Les "comptoirs" constituent une sous-division de rayon. Ils désignent un ou plusieurs présentoirs de marchandises, regroupant des articles homogènes. Un rayon est composé de plusieurs comptoirs.

146.

ADR, 133J280, reproduction de l'affiche d'ouverture du magasin

147.

Ellen Furlough, "Selling the American Way in Interwar France : Prix Uniques and the Salon des Arts Ménagers", Journal of Social History, 1993 ; Daniel Lefeuvre, "La Grande distribution ou sucre de masse : les magasins à prix uniques dans les années 1930", dans Jacques Marseille (dir.), La Révolution commerciale en France.
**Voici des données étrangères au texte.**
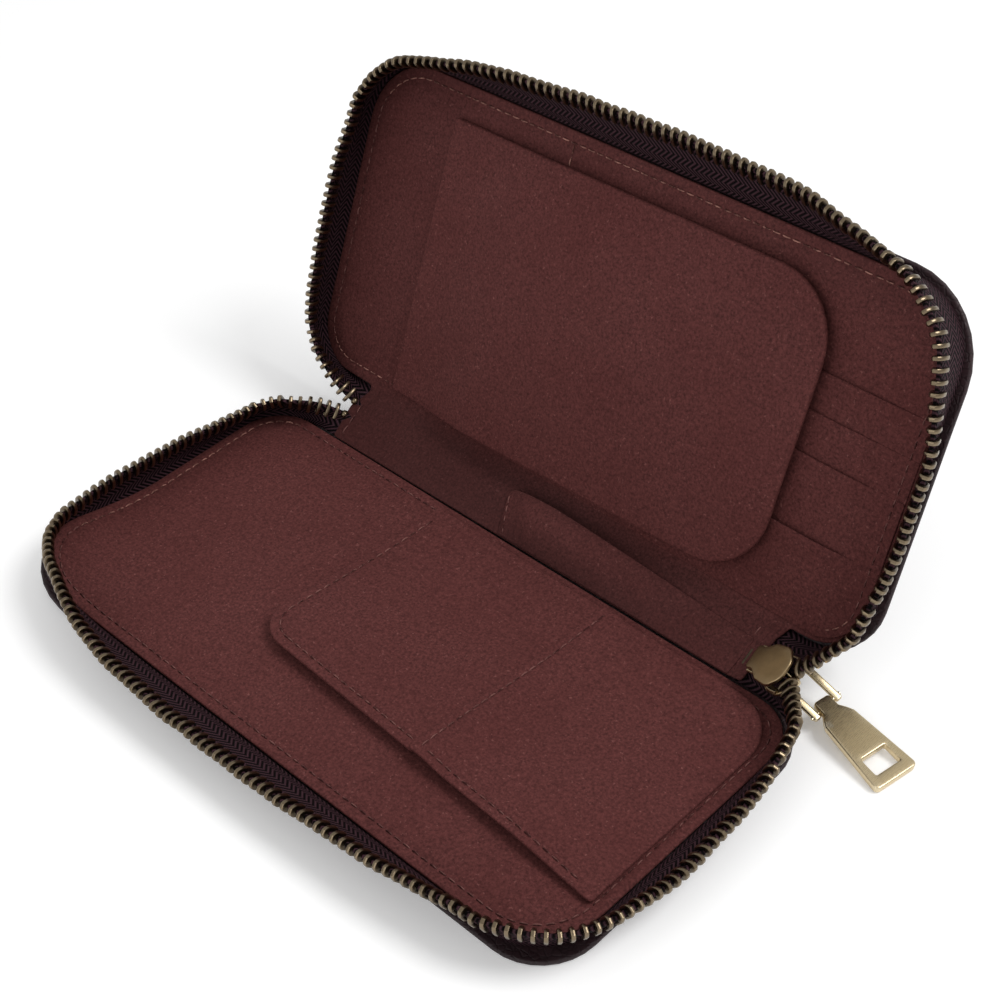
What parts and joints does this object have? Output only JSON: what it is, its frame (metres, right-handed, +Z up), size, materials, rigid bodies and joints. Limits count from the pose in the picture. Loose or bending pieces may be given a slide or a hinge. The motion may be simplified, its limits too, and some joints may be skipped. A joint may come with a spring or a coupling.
{
  "type": "zip-around glasses and card organizer",
  "caption": "Zip-around leather organizer that opens like a book, with flat pockets, card slots, a hinged page and a narrow spine sleeve.",
  "frame": {"origin": "centre of the lower cover's underside, on the surface the organizer rests on", "axes": "+Z up from that surface, +X along the spine towards the zip's slider, +Y from the lower half towards the standing half"},
  "size_m": [0.2062, 0.1553, 0.1043],
  "materials": {
    "lining": "matt suede-like maroon lining leather, pale beige stitching",
    "outer": "dark smooth outer leather with a low sheen",
    "board": "plain grey stiffener board",
    "tape": "near-black herringbone zip tape",
    "metal": "antique brass, worn bright on the edges"
  },
  "bodies": {
    "lower_half": {"lower_cover": "outer", "lower_board": "board", "lower_lining": "lining", "lower_pocket_left": "lining", "lower_pocket_right": "lining", "lower_zip_tape": "tape", "lower_zip_teeth": "metal", "lower_top_stop": "metal"},
    "spine": {"spine_cover": "outer", "spine_board": "board", "spine_lining": "lining", "spine_sleeve": "lining", "zip_bottom_stop": "metal"},
    "upper_half": {"upper_cover": "outer", "upper_board": "board", "upper_lining": "lining", "card_slot_1": "lining", "card_slot_2": "lining", "card_slot_3": "lining", "card_slot_4": "lining", "upper_zip_tape": "tape", "upper_zip_teeth": "metal", "upper_top_stop": "metal"},
    "flap": {"flap": "lining"},
    "slider": {"slider_body": "metal", "slider_bridge": "metal"},
    "pull_link": {"pull_link": "metal", "pull_pin": "metal"},
    "pull_tab": {"pull_tab": "metal"}
  },
  "joints": [
    {"name": "spine_fold", "type": "hinge", "parent": "lower_half", "child": "spine", "pos_m": [0, 0.04285, 0.0038], "axis": [-1, 0, 0], "range_deg": [-63, 26.5], "deforming": ["lower_zip_tape", "lower_zip_teeth", "lower_top_stop"]},
    {"name": "cover_fold", "type": "hinge", "parent": "spine", "child": "upper_half", "pos_m": [0, 0.05865, 0.01178], "axis": [-1, 0, 0], "range_deg": [-51.5, 38], "deforming": ["upper_zip_tape", "upper_zip_teeth", "upper_top_stop"]},
    {"name": "flap_hinge", "type": "hinge", "parent": "upper_half", "child": "flap", "pos_m": [-0.0603, 0.05738, 0.01237], "axis": [0, -0.4194, -0.9078], "range_deg": [0, 150]},
    {"name": "slider_run", "type": "slide", "parent": "spine", "child": "slider", "axis": [0.9063, -0.1905, 0.3772], "range_m": [0, 0.003]},
    {"name": "link_swing", "type": "hinge", "parent": "slider", "child": "pull_link", "pos_m": [0.08091, 0.04778, 0.00824], "axis": [0.083, 0.9728, 0.2164], "range_deg": [-8, 60]},
    {"name": "tab_swing", "type": "hinge", "parent": "pull_link", "child": "pull_tab", "pos_m": [0.09019, 0.04933, 0.00507], "axis": [0.083, 0.9728, 0.2164], "range_deg": [-20, 60]}
  ]
}
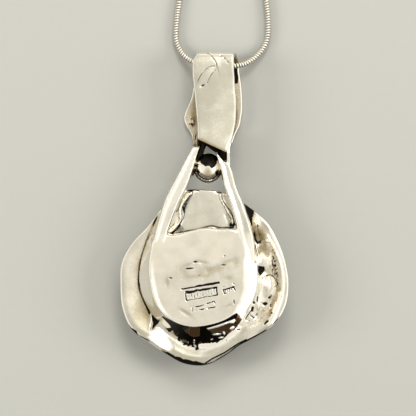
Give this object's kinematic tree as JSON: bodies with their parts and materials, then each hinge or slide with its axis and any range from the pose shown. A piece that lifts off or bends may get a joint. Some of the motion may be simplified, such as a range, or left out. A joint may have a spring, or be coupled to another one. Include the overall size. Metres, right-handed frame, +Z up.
{
  "type": "turquoise pendant",
  "caption": "Handmade silver pendant lying face down, with a folded bail, forked back frame, ball, petal-shaped sheet and oval turquoise cabochon, on a snake chain.",
  "frame": {"origin": "middle of the footprint on the surface that the pendant and its chain lie on", "axes": "+Y from the pendant's tip through its bail to the clasp, +Z up through the pendant's back, +X to the right as seen from above"},
  "size_m": [0.032, 0.2388, 0.008],
  "materials": {
    "silver": "polished warm silver with darkened recesses",
    "turquoise": "polished turquoise with brown matrix veins",
    "chain_silver": "polished silver with dark gaps between the rings",
    "clasp_silver": "polished silver"
  },
  "bodies": {
    "root": {"silver_body": "silver", "turquoise_cabochon": "turquoise", "snake_chain": "chain_silver", "barrel_clasp": "clasp_silver"}
  },
  "joints": []
}
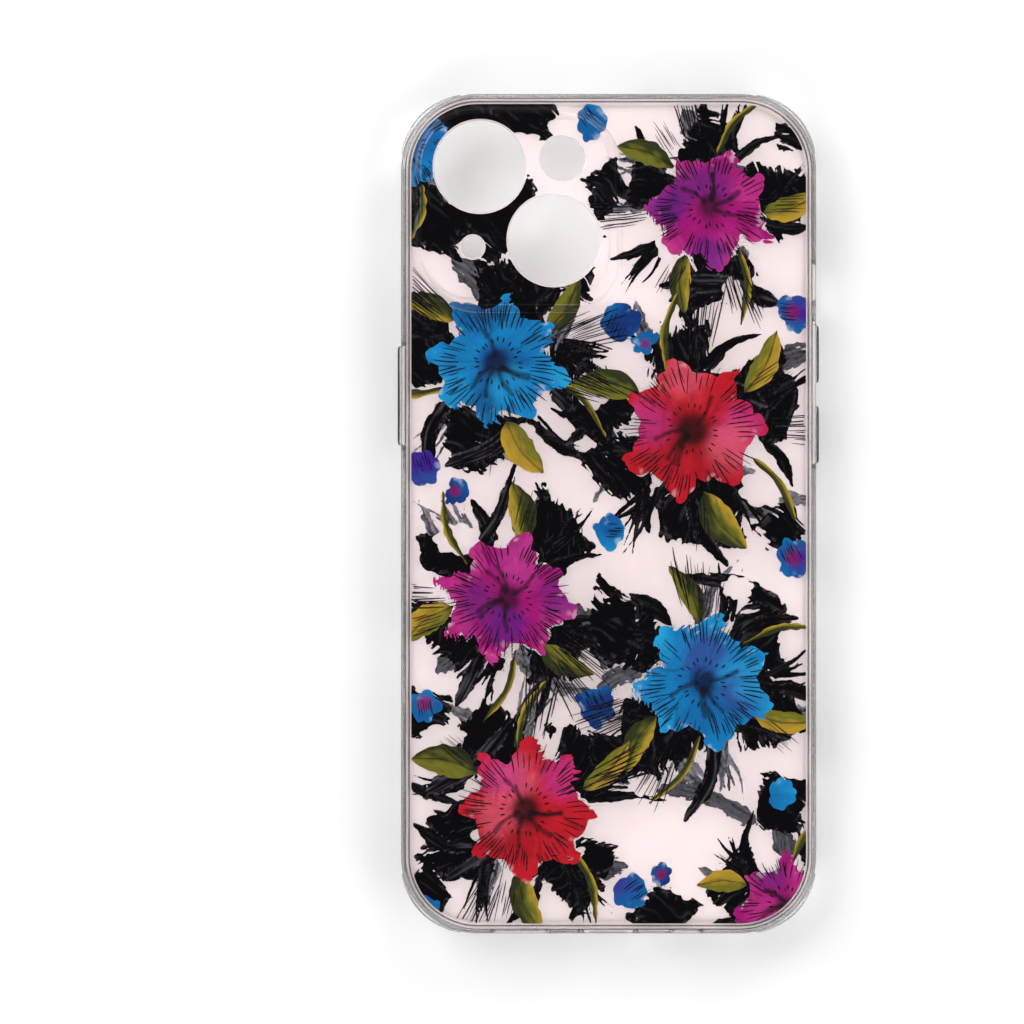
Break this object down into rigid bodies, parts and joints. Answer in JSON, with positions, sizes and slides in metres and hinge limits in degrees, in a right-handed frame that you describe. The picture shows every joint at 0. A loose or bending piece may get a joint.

Du "Bon Marché" à l'hypermarché, Paris, Le Monde Editions, 1997, p.109-120.

148.

Martine Bouveret-Gauer, "De la Boutique au grand magasin ...", contribution citée dans Jacques Marseille (dir.), ouvrage cité, p.19-40.

149.

Françoise Loisel et Dominique Mathie-Hubert, maîtrises citées.

150.

L'emplacement des différents rayons à l'ouverture du magasin est essentiellement connue par la description de l'article cité, "A travers Lyon".

151.

ADR, 133J004, PV du CA du 23 septembre 1904.

152.

Idem, PV du CA du 4 mai 1908.

153.

ADR, 133J003, PV du CA du 16 mars 1898.

154.

ADR, 133J004, PV du CA du 4 mai 1908.

155.

ADR, 133J003, PV du CA du 23 janvier 1899.

156.

ADR, 133J004, PV du CA du 8 mai 1906 et 16 juillet 1910.